Cada vez que pienso en mi matrimonio me estremezco. No puedo evitarlo. Tampoco quiero evitarlo. El hecho de que Ana y yo nos hemos unido mediante un vínculo sagrado, que nos hemos hecho sacramento, es algo que hace temblar el corazón. No por miedo, sino por la enorme importancia de la vocación que hemos aceptado.
¡Pensar que hubo un tiempo en el que pensé que el matrimonio era lo normal, lo más simple, lo fácil! Doy gracias a Dios, que me abrió los ojos y me ayudó a ver algo de la esencia del matrimonio, en la cual estaba Él junto a nosotros dos. Una pareja de tres. Una unión verdaderamente mística.

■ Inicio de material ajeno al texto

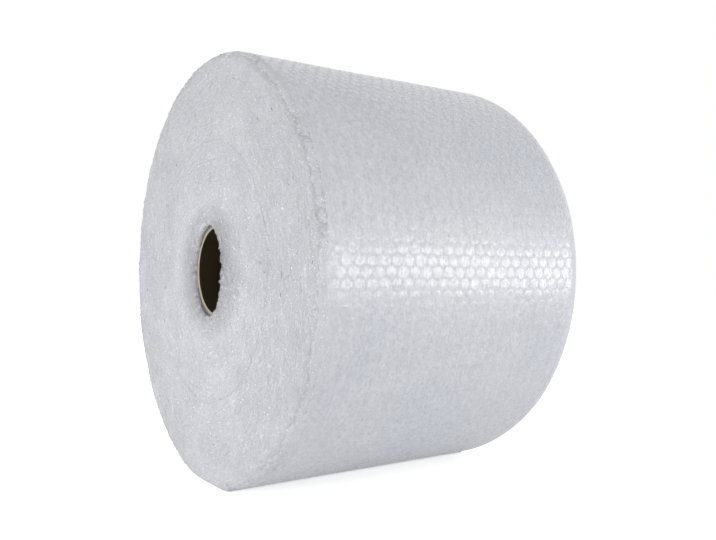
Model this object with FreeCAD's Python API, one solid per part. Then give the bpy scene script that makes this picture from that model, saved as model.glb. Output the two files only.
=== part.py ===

Quisiera vivir en este estremecimiento para asegurarme de que nunca, nunca, me asiento en la rutina ni “domestico” el amor. Quisiera acabar con todos mis egoísmos y mis estupideces para hacérselo a Ana más fácil. Quisiera tener siempre presente a Dios, fuente del Amor, para que yo pueda repartir ese Amor a manos llenas, primero con Ana, después con los demás. Quisiera ser el marido que ella merece.
Tiempo al tiempo. En el mundo espiritual, luchar contra el enemigo es vencer. Y la lucha sigue.